:: DATA LINES ::
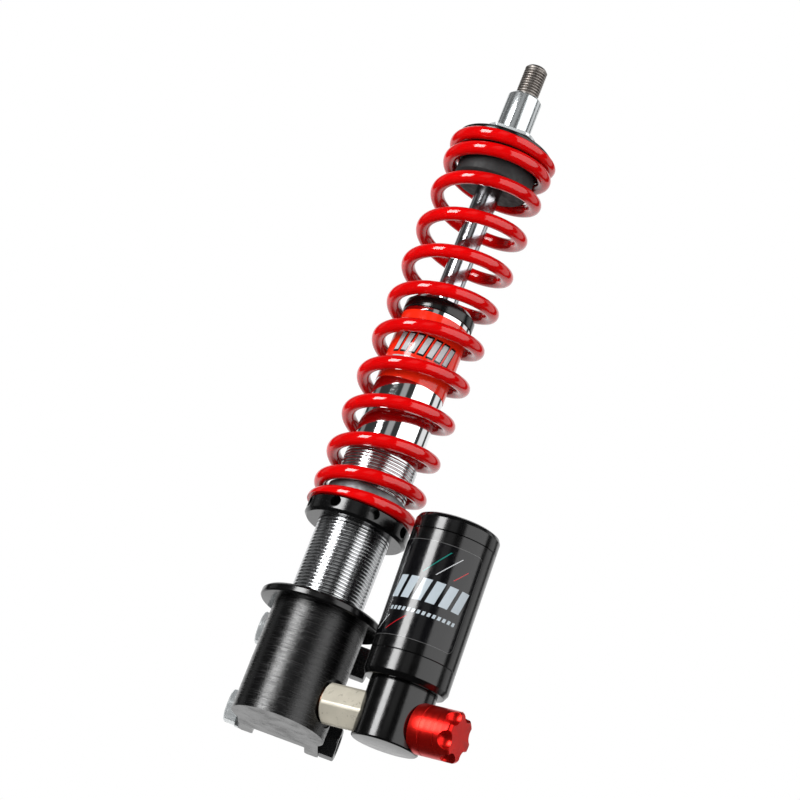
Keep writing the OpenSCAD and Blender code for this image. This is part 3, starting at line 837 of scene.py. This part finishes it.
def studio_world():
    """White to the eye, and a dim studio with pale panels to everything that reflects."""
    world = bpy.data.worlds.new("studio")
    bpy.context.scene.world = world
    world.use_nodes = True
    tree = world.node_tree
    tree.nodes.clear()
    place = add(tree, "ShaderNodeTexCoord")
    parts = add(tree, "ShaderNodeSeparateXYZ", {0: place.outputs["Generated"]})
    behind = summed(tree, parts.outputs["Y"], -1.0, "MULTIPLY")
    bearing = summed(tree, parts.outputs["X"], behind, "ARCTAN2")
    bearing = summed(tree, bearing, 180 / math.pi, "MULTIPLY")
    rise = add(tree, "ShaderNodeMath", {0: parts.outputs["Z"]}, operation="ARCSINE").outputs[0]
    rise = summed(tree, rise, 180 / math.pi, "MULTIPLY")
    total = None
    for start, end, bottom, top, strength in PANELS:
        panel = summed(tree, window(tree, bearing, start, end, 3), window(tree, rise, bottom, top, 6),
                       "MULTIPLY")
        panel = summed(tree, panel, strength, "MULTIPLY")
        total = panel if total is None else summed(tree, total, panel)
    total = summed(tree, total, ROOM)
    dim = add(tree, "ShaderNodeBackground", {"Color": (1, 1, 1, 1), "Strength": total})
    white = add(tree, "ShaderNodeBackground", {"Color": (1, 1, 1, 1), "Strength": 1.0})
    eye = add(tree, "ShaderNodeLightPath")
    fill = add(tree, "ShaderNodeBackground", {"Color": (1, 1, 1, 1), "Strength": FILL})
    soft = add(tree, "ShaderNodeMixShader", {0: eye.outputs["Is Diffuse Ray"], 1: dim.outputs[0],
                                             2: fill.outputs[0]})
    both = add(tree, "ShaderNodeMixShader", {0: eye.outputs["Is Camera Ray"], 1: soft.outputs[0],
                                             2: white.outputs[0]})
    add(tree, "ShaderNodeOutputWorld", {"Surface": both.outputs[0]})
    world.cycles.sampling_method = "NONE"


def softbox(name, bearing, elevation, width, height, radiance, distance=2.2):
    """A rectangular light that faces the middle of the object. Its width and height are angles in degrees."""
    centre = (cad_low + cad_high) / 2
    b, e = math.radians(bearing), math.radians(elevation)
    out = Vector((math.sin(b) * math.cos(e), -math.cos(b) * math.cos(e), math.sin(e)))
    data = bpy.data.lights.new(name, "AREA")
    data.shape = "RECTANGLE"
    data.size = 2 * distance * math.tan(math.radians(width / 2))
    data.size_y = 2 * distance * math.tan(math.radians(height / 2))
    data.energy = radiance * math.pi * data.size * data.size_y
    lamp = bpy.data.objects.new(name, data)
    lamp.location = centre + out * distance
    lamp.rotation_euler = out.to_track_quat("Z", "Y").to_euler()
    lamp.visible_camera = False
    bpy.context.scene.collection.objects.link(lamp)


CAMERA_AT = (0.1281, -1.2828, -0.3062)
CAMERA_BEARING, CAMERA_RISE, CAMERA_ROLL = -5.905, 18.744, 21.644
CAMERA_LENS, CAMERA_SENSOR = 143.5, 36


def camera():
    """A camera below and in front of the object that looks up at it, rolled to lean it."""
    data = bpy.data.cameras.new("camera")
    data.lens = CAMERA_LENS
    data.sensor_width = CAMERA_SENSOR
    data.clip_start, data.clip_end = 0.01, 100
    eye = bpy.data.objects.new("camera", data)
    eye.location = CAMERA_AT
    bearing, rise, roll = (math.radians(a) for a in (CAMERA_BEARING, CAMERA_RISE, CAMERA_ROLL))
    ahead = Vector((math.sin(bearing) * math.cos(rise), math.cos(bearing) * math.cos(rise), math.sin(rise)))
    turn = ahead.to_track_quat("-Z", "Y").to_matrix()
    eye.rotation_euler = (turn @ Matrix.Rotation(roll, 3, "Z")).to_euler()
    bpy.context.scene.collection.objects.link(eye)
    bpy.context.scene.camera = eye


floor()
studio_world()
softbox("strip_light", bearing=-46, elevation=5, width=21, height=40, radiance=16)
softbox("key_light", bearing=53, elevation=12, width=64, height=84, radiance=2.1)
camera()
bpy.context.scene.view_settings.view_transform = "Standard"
:::
INSTRUCTIONS FOR THE TASK: Extract the full listing above without alteration.

TASK SOLUTION:
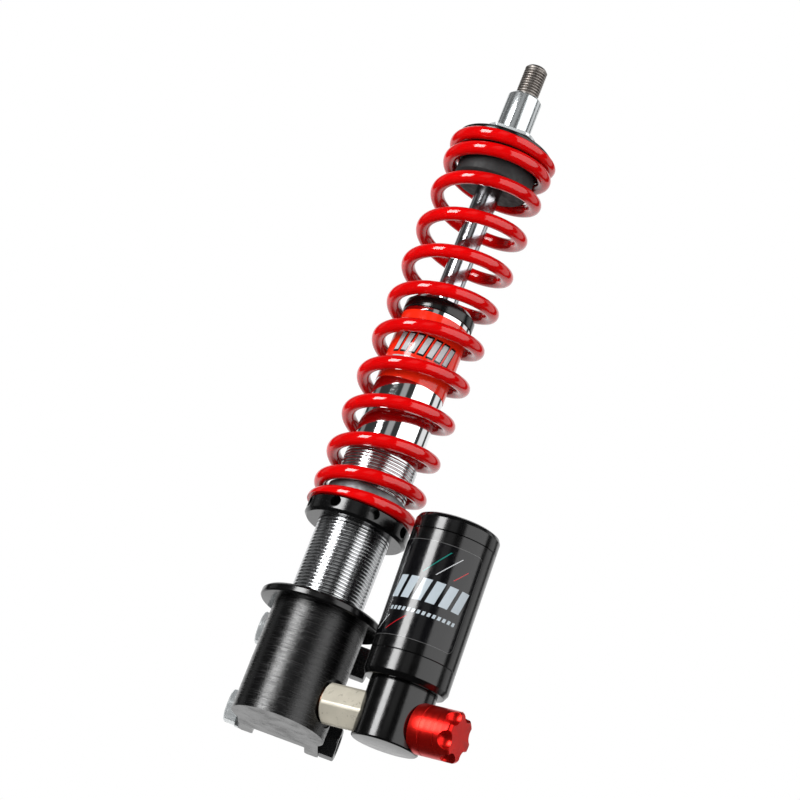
Keep writing the OpenSCAD and Blender code for this image. This is part 3, starting at line 837 of scene.py. This part finishes it.
def studio_world():
    """White to the eye, and a dim studio with pale panels to everything that reflects."""
    world = bpy.data.worlds.new("studio")
    bpy.context.scene.world = world
    world.use_nodes = True
    tree = world.node_tree
    tree.nodes.clear()
    place = add(tree, "ShaderNodeTexCoord")
    parts = add(tree, "ShaderNodeSeparateXYZ", {0: place.outputs["Generated"]})
    behind = summed(tree, parts.outputs["Y"], -1.0, "MULTIPLY")
    bearing = summed(tree, parts.outputs["X"], behind, "ARCTAN2")
    bearing = summed(tree, bearing, 180 / math.pi, "MULTIPLY")
    rise = add(tree, "ShaderNodeMath", {0: parts.outputs["Z"]}, operation="ARCSINE").outputs[0]
    rise = summed(tree, rise, 180 / math.pi, "MULTIPLY")
    total = None
    for start, end, bottom, top, strength in PANELS:
        panel = summed(tree, window(tree, bearing, start, end, 3), window(tree, rise, bottom, top, 6),
                       "MULTIPLY")
        panel = summed(tree, panel, strength, "MULTIPLY")
        total = panel if total is None else summed(tree, total, panel)
    total = summed(tree, total, ROOM)
    dim = add(tree, "ShaderNodeBackground", {"Color": (1, 1, 1, 1), "Strength": total})
    white = add(tree, "ShaderNodeBackground", {"Color": (1, 1, 1, 1), "Strength": 1.0})
    eye = add(tree, "ShaderNodeLightPath")
    fill = add(tree, "ShaderNodeBackground", {"Color": (1, 1, 1, 1), "Strength": FILL})
    soft = add(tree, "ShaderNodeMixShader", {0: eye.outputs["Is Diffuse Ray"], 1: dim.outputs[0],
                                             2: fill.outputs[0]})
    both = add(tree, "ShaderNodeMixShader", {0: eye.outputs["Is Camera Ray"], 1: soft.outputs[0],
                                             2: white.outputs[0]})
    add(tree, "ShaderNodeOutputWorld", {"Surface": both.outputs[0]})
    world.cycles.sampling_method = "NONE"


def softbox(name, bearing, elevation, width, height, radiance, distance=2.2):
    """A rectangular light that faces the middle of the object. Its width and height are angles in degrees."""
    centre = (cad_low + cad_high) / 2
    b, e = math.radians(bearing), math.radians(elevation)
    out = Vector((math.sin(b) * math.cos(e), -math.cos(b) * math.cos(e), math.sin(e)))
    data = bpy.data.lights.new(name, "AREA")
    data.shape = "RECTANGLE"
    data.size = 2 * distance * math.tan(math.radians(width / 2))
    data.size_y = 2 * distance * math.tan(math.radians(height / 2))
    data.energy = radiance * math.pi * data.size * data.size_y
    lamp = bpy.data.objects.new(name, data)
    lamp.location = centre + out * distance
    lamp.rotation_euler = out.to_track_quat("Z", "Y").to_euler()
    lamp.visible_camera = False
    bpy.context.scene.collection.objects.link(lamp)


CAMERA_AT = (0.1281, -1.2828, -0.3062)
CAMERA_BEARING, CAMERA_RISE, CAMERA_ROLL = -5.905, 18.744, 21.644
CAMERA_LENS, CAMERA_SENSOR = 143.5, 36


def camera():
    """A camera below and in front of the object that looks up at it, rolled to lean it."""
    data = bpy.data.cameras.new("camera")
    data.lens = CAMERA_LENS
    data.sensor_width = CAMERA_SENSOR
    data.clip_start, data.clip_end = 0.01, 100
    eye = bpy.data.objects.new("camera", data)
    eye.location = CAMERA_AT
    bearing, rise, roll = (math.radians(a) for a in (CAMERA_BEARING, CAMERA_RISE, CAMERA_ROLL))
    ahead = Vector((math.sin(bearing) * math.cos(rise), math.cos(bearing) * math.cos(rise), math.sin(rise)))
    turn = ahead.to_track_quat("-Z", "Y").to_matrix()
    eye.rotation_euler = (turn @ Matrix.Rotation(roll, 3, "Z")).to_euler()
    bpy.context.scene.collection.objects.link(eye)
    bpy.context.scene.camera = eye


floor()
studio_world()
softbox("strip_light", bearing=-46, elevation=5, width=21, height=40, radiance=16)
softbox("key_light", bearing=53, elevation=12, width=64, height=84, radiance=2.1)
camera()
bpy.context.scene.view_settings.view_transform = "Standard"